Kristen Waggoner, a Christian lawyer with Alliance Defending Freedom--- from the Bellevue area--- represented Jack Phillips. Kristen also represents Barronnel Stutzman, the florist from Richland.

Washington State A/G Bob Ferguson has essentially made the same attack on Barronnel, that was taken on the Kleins, that was taken on Jack Phillips.

All refuse to compromise their sincere biblical beliefs---violate their conscience--and artistically create something used to celebrate something they do not believe in---same-sex "marriage."

Kristen says, "The Court was right to condemn" these actions. She said "government hostility toward people of faith has no place in our society....Tolerance and respect for good-faith differences of opinion are essential in a society like ours."

The ACLU and other similar organizations were on social media yesterday fighting a battle they just lost.
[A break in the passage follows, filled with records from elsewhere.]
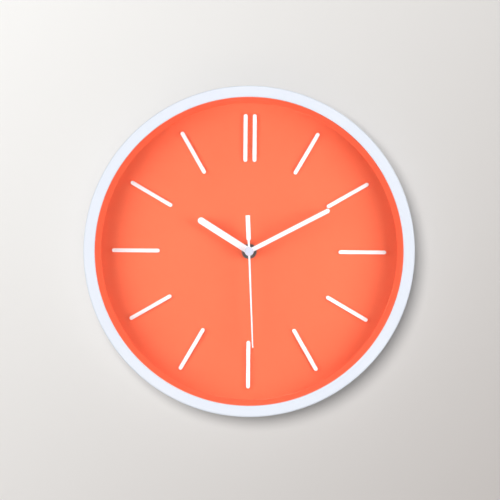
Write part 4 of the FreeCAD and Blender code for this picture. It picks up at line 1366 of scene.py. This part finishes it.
@dataclass
class Movement:
    """Black plastic case of the quartz movement with its set knob and its cell."""

    side: float = 56.0
    corner: float = 3.0
    wall: float = 1.2
    edge_round: float = 0.3
    bush_hole: float = 4.0
    bay_top: float = -11.4
    bay_wall: float = 0.8
    opening_half: float = 25.4
    opening_corner: float = 1.0
    cell_radius: float = 7.1
    cell_gap: float = 0.3
    cell_depth: float = 8.85
    cell_height: float = -19.1
    film: float = 0.15
    film_end: float = 0.6
    end_dish_outer: float = 5.0
    end_dish_inner: float = 4.6
    end_dish_depth: float = 0.2
    cap_seat_outer: float = 5.2
    cap_seat_inner: float = 4.9
    cap_seat_depth: float = 0.3
    cap_flange: float = 3.6
    cap_step: float = 0.1
    cap_radius: float = 2.75
    knob_radius: float = 6.5
    knob_rim: float = 2.1
    flute_count: int = 24
    flute_share: float = 0.92
    knob_border: float = 0.9
    knob_ring: float = 1.4
    knob_drops: tuple[float, ...] = (0.21, 0.072)
    cup_radius: float = 7.0
    cup_floor: float = 4.4
    stem_radius: float = 1.5
    stem_gap: float = 0.05

    def build(self) -> None:
        """Make the case's halves, the knob and the cell."""
        low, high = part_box("set_knob")
        knob_x, knob_z = (low.x + high.x) / 2 / MM, (low.z + high.z) / 2 / MM
        self.rear_case(knob_x, knob_z)
        self.front_case()
        self.knob(knob_x, knob_z)
        self.cell()

    def shell(self, name: str, back: float, front: float, hollow: tuple[float, float]) -> Mesh:
        """Make one half of the case as a box with one side open.

        Args:
            name: Name of the new object.
            back: Depth of its back.
            front: Depth of its front.
            hollow: Depths between which it is hollow.

        Returns:
            The half.
        """
        half, inner = self.side / 2, self.side / 2 - self.wall
        shell = block(name, -half, half, -half, half, back, front, corner=self.corner)
        hole = block("hollow", -inner, inner, -inner, inner, *hollow,
                     corner=self.corner - self.wall)
        return combine(shell, "DIFFERENCE", hole)

    def rear_case(self, knob_x: float, knob_z: float) -> None:
        """Make the rear half with the cell's bay and the knob's cup.

        Args:
            knob_x: Place of the knob's axis.
            knob_z: Height of the knob's axis.
        """
        back, split = depths_of("rear_case")[0], depths_of("front_case")[0]
        inside = back + self.wall
        case = self.shell("rear_shell", back, split, (inside, split + THROUGH))
        inner = self.side / 2 - self.wall + OVERLAP
        bay = block("bay_wall", -inner, inner, self.bay_top, self.bay_top + self.bay_wall,
                    inside - OVERLAP, split)
        cup_front = self.cup_floor + self.wall
        cup = rod("cup", self.cup_radius + self.wall, inside - OVERLAP, cup_front, knob_x, knob_z,
                  sides=64)
        combine(case, "UNION", bay, cup)
        reach = self.cell_radius + self.cell_gap
        combine(case, "DIFFERENCE",
                block("bay_mouth", -self.opening_half, self.opening_half,
                      self.cell_height - reach, self.cell_height + reach, back - THROUGH,
                      inside + JUST_PAST, corner=self.opening_corner),
                rod("cup_hollow", self.cup_radius, back - THROUGH, self.cup_floor, knob_x, knob_z,
                    sides=64),
                rod("stem_hole", self.stem_radius + self.stem_gap, back, cup_front + THROUGH,
                    knob_x, knob_z, sides=32))
        round_edges(case, self.edge_round)
        hand_in(case, "clock_body", "case_black", CASE_BLACK, "rear_case")

    def front_case(self) -> None:
        """Make the front half with the bush's hole."""
        split, front = depths_of("front_case")
        case = self.shell("front_shell", split, front, (split - THROUGH, front - self.wall))
        combine(case, "DIFFERENCE",
                rod("bush_hole", self.bush_hole, split, front + THROUGH, sides=48))
        round_edges(case, self.edge_round)
        hand_in(case, "clock_body", "case_black", CASE_BLACK, "front_case")

    def knob(self, knob_x: float, knob_z: float) -> None:
        """Make the fluted knob; its stem and pinion are hidden in the case.

        Args:
            knob_x: Place of the knob's axis.
            knob_z: Height of the knob's axis.
        """
        back, front = depths_of("set_knob")
        rim_front = back + self.knob_rim
        sides = self.flute_count * 4
        knob = rod("knob_disc", self.knob_radius, back, rim_front, sides=sides)
        pitch = math.tau / self.flute_count
        with editing(knob):
            # A quarter of each pitch, centred on its start, is drawn in as the flute's floor.
            choose(knob, Element.VERTS,
                   lambda v: (math.atan2(v.co.x, v.co.z) + pitch / 8) % pitch < pitch / 4)
            bpy.ops.transform.resize(value=(self.flute_share, 1.0, self.flute_share),
                                     center_override=(0, 0, 0))
            choose(knob, Element.FACES, lambda f: f.normal.y > ALONG)
            bpy.ops.mesh.inset(thickness=self.knob_border * MM)
            for drop in self.knob_drops:
                bpy.ops.mesh.inset(thickness=self.knob_ring * MM, depth=-drop * MM)
        stem = rod("knob_stem", self.stem_radius, rim_front - OVERLAP / 2, front, sides=32)
        combine(knob, "UNION", stem)
        round_edges(knob, 0.12)
        knob.data.transform(shift(knob_x, knob_z))
        hand_in(knob, "knob", "knob_black", KNOB_BLACK, "set_knob")

    def cell(self) -> None:
        """Turn the cell's can, its cap and its film."""
        lathe = Lathe((0.0, -self.cell_depth, self.cell_height), (1, 0, 0), (0, -1, 0))
        left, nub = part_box("battery_can")[0].x / MM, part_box("battery_cap")[1].x / MM
        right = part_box("battery_can")[1].x / MM
        under_film = self.cell_radius - self.film
        can = turn("cell_can", [
            (0.0, left + self.end_dish_depth, 0),
            (self.end_dish_inner, left + self.end_dish_depth, 0.2),
            (self.end_dish_outer, left, 0.3),
            (under_film, left, 0.6),
            (under_film, right, 0.6),
            (self.cap_seat_outer, right, 0.2),
            (self.cap_seat_inner, right - self.cap_seat_depth, 0.2),
            (0.0, right - self.cap_seat_depth, 0),
        ], steps=72, lathe=lathe, closed=False)
        hand_in(can, "cell", "cell_steel", NICKEL, "battery_can")
        foot = right - self.cap_seat_depth - self.cap_step
        cap = turn("cell_cap", [
            (0.0, foot, 0),
            (self.cap_flange, foot, 0),
            (self.cap_flange, right - self.cap_step, 0.1),
            (self.cap_radius, right, 0.2),
            (self.cap_radius, nub, 0.3),
            (0.0, nub, 0),
        ], steps=48, lathe=lathe, closed=False)
        hand_in(cap, "cell", "cell_steel", NICKEL, "battery_cap")
        sleeve = turn("cell_film", [
            (under_film, left + self.film_end, 0),
            (self.cell_radius, left + self.film_end + 0.1, 0.1),
            (self.cell_radius, right - self.film_end - 0.1, 0.1),
            (under_film, right - self.film_end, 0),
        ], steps=96, lathe=lathe)
        hand_in(sleeve, "cell", "cell_sleeve", SLEEVE, "battery_sleeve")


@dataclass
class CarriedOver:
    """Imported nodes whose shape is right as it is: they only get their finish.

    A hidden node, which a new piece stands for, gets the default one.
    """

    def build(self) -> None:
        """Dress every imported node, and report those that show."""
        finishes = {
            "lens": PANE, "brass_washer": BRASS, "threaded_bush": BRASS,
            "rubber_washer": RUBBER, "middle_plate": CASE_BLACK, "stator": IRON,
            "coil_core": IRON, "coil_bobbin": NYLON, "coil_winding": COPPER,
            "circuit_board": BOARD, "chip": RESIN, "quartz_crystal": NICKEL,
            "contact_positive": NICKEL, "contact_negative": NICKEL, "rotor_magnet": FERRITE,
            "clutch_spring": NICKEL, "second_hand_tube": BRASS, "seconds_wheel": NICKEL,
            "minute_arbor": BRASS,
        }
        for name, node in frame["nodes"].items():
            finish = finishes.get(name, TRAIN_WHITE)
            dress(node, finish)
            if not node.hide_render:
                LOG.info("%s: packed node, %s", name, finish.name)


# ---------------------------------------------------------------- the studio

@dataclass
class SoftBox:
    """One soft light, aimed at the clock.

    One that isn't glossy would mirror in the lens. It is sampled on its own, because the share
    of its light that glossy rays should find would be lost behind the lens.
    """

    name: str
    place: tuple[float, float, float]
    size: float
    watts: float
    receiver: Receiver = Receiver.CLOCK
    glossy: bool = True

    def build(self) -> None:
        """Hang the light, and let it shine on its own receivers only."""
        data = bpy.data.lights.new(self.name, "AREA")
        data.shape = "DISK"
        data.size = self.size
        data.energy = self.watts
        data.cycles.use_multiple_importance_sampling = self.glossy
        lamp = bpy.data.objects.new(self.name, data)
        bpy.context.scene.collection.objects.link(lamp)
        lamp.location = self.place
        lamp.rotation_euler = (-Vector(self.place)).to_track_quat("-Z", "Y").to_euler()
        lamp.visible_glossy = lamp.visible_transmission = self.glossy
        lamp.visible_camera = False
        lamp.light_linking.receiver_collection = bpy.data.collections[self.receiver.value]


@dataclass
class Studio:
    """Pale wall, pale floor, soft lights and the camera."""

    wall_half: float = 3.0
    wall_gap: float = 0.0006
    floor_height: float = -1.1
    camera_place: tuple[float, float, float] = (0.00081, -1.542, 0.00122)
    camera_roll: float = -0.48
    lens: float = 119.5
    ambient: float = 0.05
    backdrop: str = "#e2dfdc"

    def build(self) -> None:
        """Set the stage, the lights and the camera."""
        self.surroundings()
        self.world()
        self.camera()
        self.receivers()
        for lamp in (
            SoftBox("room_key", (-0.51, -3.0, 0.51), 1.28, 71.0, Receiver.ROOM, glossy=False),
            SoftBox("room_front", (0.0, -3.2, 0.0), 2.0, 13.0, Receiver.ROOM, glossy=False),
            SoftBox("rim_front", (0.0, -2.6, 0.0), 2.6, 61.0, Receiver.RIM, glossy=False),
            SoftBox("rim_left", (-2.0, -0.6, 0.0), 1.2, 11.0, Receiver.RIM),
            SoftBox("rim_right", (2.0, -0.6, 0.0), 1.2, 13.0, Receiver.RIM),
            SoftBox("rim_top", (0.0, -0.6, 2.0), 1.2, 11.0, Receiver.RIM),
            SoftBox("rim_low", (0.0, -0.6, -2.0), 1.2, 13.0, Receiver.RIM),
            SoftBox("face_front", (0.0, -2.6, 0.0), 2.6, 15.2, Receiver.FACE, glossy=False),
            SoftBox("face_left", (-0.45, -0.28, 0.0), 0.35, 3.35, Receiver.FACE, glossy=False),
            SoftBox("face_right", (0.45, -0.28, 0.0), 0.35, 3.3, Receiver.FACE, glossy=False),
            SoftBox("face_top", (0.0, -1.2, 2.0), 2.0, 11.0, Receiver.FACE),
            SoftBox("face_low", (0.0, -1.2, -2.0), 2.0, 7.5, Receiver.FACE),
            SoftBox("rear_key", (-1.1, 2.1, 0.9), 0.9, 38.0, Receiver.FACE),
            SoftBox("rear_fill", (1.2, 2.1, -0.2), 0.9, 14.0, Receiver.FACE),
            SoftBox("rear_rim", (0.0, 2.6, 0.0), 0.8, 32.0, Receiver.RIM, glossy=False),
        ):
            lamp.build()

    def receivers(self) -> None:
        """List what each group of lights shines on."""
        groups = {receiver: bpy.data.collections.new(receiver.value) for receiver in Receiver}
        for piece in bpy.context.scene.objects:
            if piece.type != "MESH":
                continue
            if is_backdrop(piece):
                groups[Receiver.ROOM].objects.link(piece)
                continue
            groups[Receiver.CLOCK].objects.link(piece)
            part = Receiver.RIM if piece.name == "rim_frame" else Receiver.FACE
            groups[part].objects.link(piece)

    def surroundings(self) -> None:
        """Stand the wall behind the clock and lay the floor."""
        wall = add_primitive("studio_wall", bpy.ops.mesh.primitive_plane_add,
                             size=2 * self.wall_half, location=(0, self.wall_gap, 0),
                             rotation=(math.radians(90), 0, 0))
        # Lamps reach the clock's back, and the wall throws no light back at the rim.
        wall.visible_shadow = wall.visible_diffuse = False
        dress(wall, WALL_PAINT)
        floor = add_primitive("studio_floor", bpy.ops.mesh.primitive_plane_add,
                              size=2 * self.wall_half, location=(0, 0, self.floor_height))
        dress(floor, FLOOR_PAINT)
        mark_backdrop(wall, floor)

    def world(self) -> None:
        """Light the room evenly and faintly, with a pale surround for the other views."""
        world = bpy.data.worlds.new("studio_world")
        bpy.context.scene.world = world
        world.use_nodes = True
        tree = world.node_tree
        dim = find_node(tree, "BACKGROUND")
        set_inputs(tree, dim, {"Color": linear("#ffffff"), "Strength": self.ambient})
        pale = add_node(tree, "ShaderNodeBackground", {"Color": linear(self.backdrop)})
        ray = add_node(tree, "ShaderNodeLightPath")
        mixed = add_node(tree, "ShaderNodeMixShader",
                         {0: ray.outputs["Is Camera Ray"], 1: dim.outputs[0],
                          2: pale.outputs[0]})
        set_inputs(tree, find_node(tree, "OUTPUT_WORLD"), {"Surface": mixed.outputs[0]})
        bpy.context.scene.view_settings.view_transform = "Standard"

    def camera(self) -> None:
        """Stand the camera square in front of the clock."""
        data = bpy.data.cameras.new("studio_camera")
        data.lens = self.lens
        camera = bpy.data.objects.new("studio_camera", data)
        bpy.context.scene.collection.objects.link(camera)
        camera.location = self.camera_place
        camera.rotation_euler = (math.radians(90), math.radians(self.camera_roll), 0)
        bpy.context.scene.camera = camera


def main() -> None:
    """Build the clock and the studio in order."""
    logging.basicConfig(level=logging.INFO, format="%(name)s: %(message)s")
    for part in (Rim(), Dial(), Markers(), ClampNut(), Hands(), Screws(), Hanger(), Movement(),
                 CarriedOver(), Studio()):
        LOG.info("building %s", type(part).__name__)
        part.build()
    clear_selection()


if __name__ == "__main__":
    main()
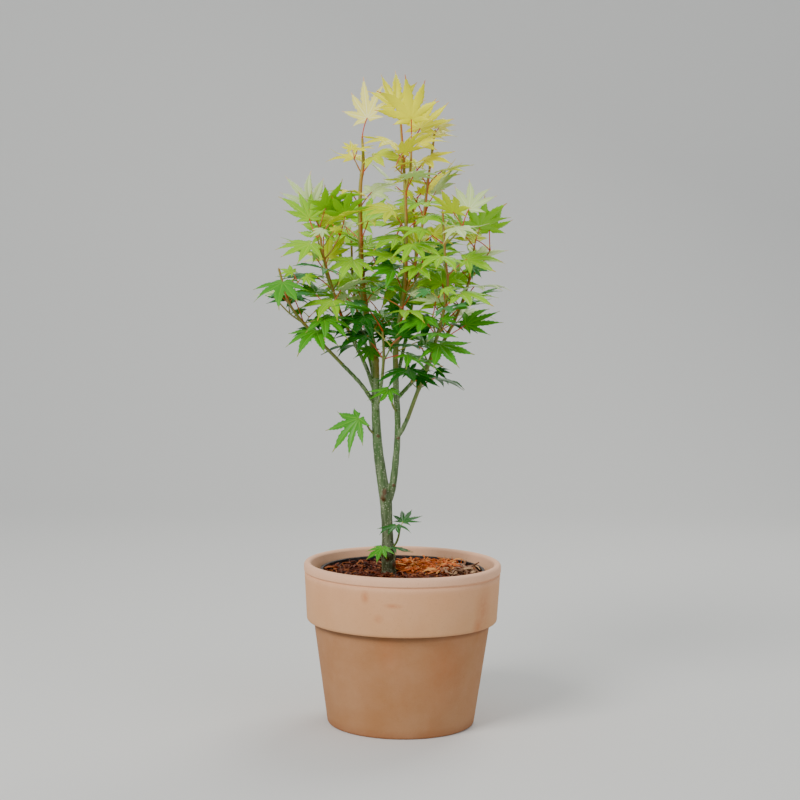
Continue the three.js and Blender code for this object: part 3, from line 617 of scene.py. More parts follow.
def limb_tubes():
    """Every limb and dead stub as a tube through its points; the trunk's foot swells into roots."""
    all_points, all_faces, count = [], [], 0
    for name, (points, radii) in (LIMBS | STUBS).items():
        share = np.linspace(0, 1, LIMB_RINGS)
        middle = catmull_rom(np.array(points) * MM, share)
        radius = np.interp(share, np.linspace(0, 1, len(radii)), radii) * MM
        tube_points, walls, caps = tube(middle, radius, LIMB_SIDES)
        if name == "trunk":
            away = tube_points[:, :2] - middle[0, :2]
            angle = np.arctan2(away[:, 1], away[:, 0])
            swell = np.clip((ROOT_SWELL_TOP - tube_points[:, 2]) / ROOT_SWELL_HEIGHT, 0, 1) ** 1.5
            roots = 0.10 + 0.16 * np.cos(4 * angle + 0.7 * np.sin(angle))
            tube_points[:, :2] += away * (swell * roots)[:, None]
        all_points.append(tube_points)
        all_faces += (walls + count).tolist() + (caps + count).tolist()
        count += len(tube_points)
    return np.concatenate(all_points), all_faces


def grown_together(name, points, faces, voxel):
    """Joins overlapping closed shapes into one skin of small even faces, and smooths its crotches."""
    mesh = bpy.data.meshes.new(name)
    mesh.from_pydata([tuple(p) for p in points], [], faces)
    skin = bpy.data.objects.new(name, mesh)
    bpy.context.scene.collection.objects.link(skin)
    remesh = skin.modifiers.new("join", "REMESH")
    remesh.mode = "VOXEL"
    remesh.voxel_size = voxel
    soften = skin.modifiers.new("soften", "SMOOTH")
    soften.factor = 0.5
    soften.iterations = 5
    bpy.context.view_layer.update()
    joined = bpy.data.meshes.new_from_object(skin.evaluated_get(bpy.context.evaluated_depsgraph_get()))
    skin.modifiers.clear()
    skin.data = joined
    return skin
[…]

The ACLU tweeted, "The Court did NOT rule that the Constitution gives a right to discriminate." And, "As a nation, we've already rejected the idea that businesses open to the public have a license to discriminate against people because of who they are."

I know what they mean---we all do. If you disagree or fail to affirm their sexual behavior you are "discriminating." But ironically, they may be right in the sense that they have become so accustomed to discriminating against biblical Christians, and more recently with the force of law and government consent, that their words are their own indictment.

The media has been and will continue to attempt to spin this as "not all that significant," "not a real win for religious freedom," etc.

Don't believe it.

Even though this is a more narrow ruling related to the Jack Phillips case, it will impact every other similar case---and there are many--- that will surely come before the Court. And the activists know it.

I like how Franklin Graham responded when he tweeted, "We thank God for answered prayer!" "Today the Supreme Court has ruled in favor of Jack Phillips, the Colorado baker who refused to create a wedding cake for a same-sex marriage ceremony. This is a huge win for religious freedom!"

Be Prayerful. Be Grateful. Be Vigilant. Be Informed.